Il PRI contro il fascismo

Dopo la marcia su Roma i repubblicani cercarono di favorire la formazione di movimenti che in qualche modo potessero rimediare alla rigidità e alla pesantezza degli schemi secondo i quali nel dopoguerra si erano mossi quasi tutti i partiti politici. Così, mentre Oliviero Zuccarini tentava di fare della sua rivista, La Critica Politica, il punto di aggregazione di tutte le forze autonomistiche, Randolfo Pacciardi fondava la associazione combattentistica Italia Libera, alla quale aderì la parte migliore e più decisa dell'antifascismo militante, da Carlo Rosselli a Ernesto Rossi, e che sarà una delle prime organizzazioni antifasciste a subire i rigori della linea dura lanciata da Mussolini con il discorso dei 3 gennaio 1925. In questi anni l'obiettivo dei Pri fu quello di unire attorno al tema delle libertà del Paese forze e settori che si richiamavano ai princìpi dei liberalismo. Ai repubblicani non sfuggiva, infatti, che la battaglia contro il fascismo poteva essere vinta solo se i partiti della democrazia fossero riusciti a ricuperare terreno presso quei settori della società - i combattenti e il ceto medio - che si erano lasciati attrarre dal fascismo anche a causa dell'ostinazione con cui i massimalisti avevano rifiutato la riconciliazione tra neutralisti e interventisti. Ma anche in questo caso lo sforzo dei repubblicani era uno sforzo disperato, che doveva fare i conti con un liberalismo nettamente conservatore, che aveva sì esaltato i valori della libertà ma, sottovalutando il dato istituzionale, si era chiuso nell'astrattezza, non aveva saputo allargare i propri orizzonti ad una concezione attiva e dinamica delle libertà, né era stato in grado di riconoscere il vincolo solidale che tutte le unisce, sia quelle economiche, sia quelle politiche.

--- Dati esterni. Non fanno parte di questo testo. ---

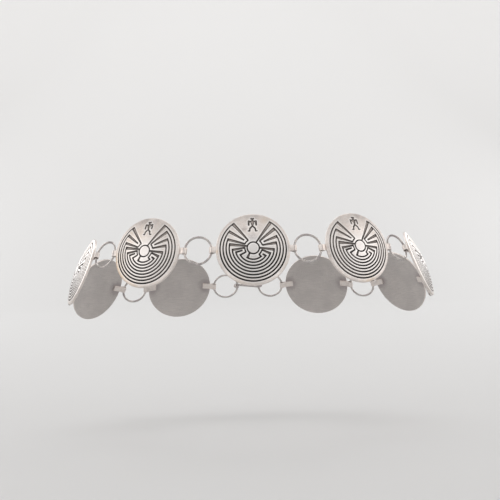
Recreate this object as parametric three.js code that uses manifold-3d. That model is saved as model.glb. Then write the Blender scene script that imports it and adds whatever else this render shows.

Questo spiega come mai solo alcuni settori, per altro marginali, dei liberalismo, trovarono la forza e la capacità di opporsi al fascismo, mentre altri, ben più consistenti, non solo votarono la fiducia al primo governo Mussolini, ma aderirono addirittura al listone fascista, in occasione delle elezioni dei 1924: quelle stesse elezioni che si svolsero in un clima di violenza tale da indurre il Pri a sospendere ogni attività di propaganda e che Giacomo Matteotti denuncerà nel suo ultimo discorso parlamentare, poco prima di essere ucciso proprio a causa di questa sua coraggiosa denuncia.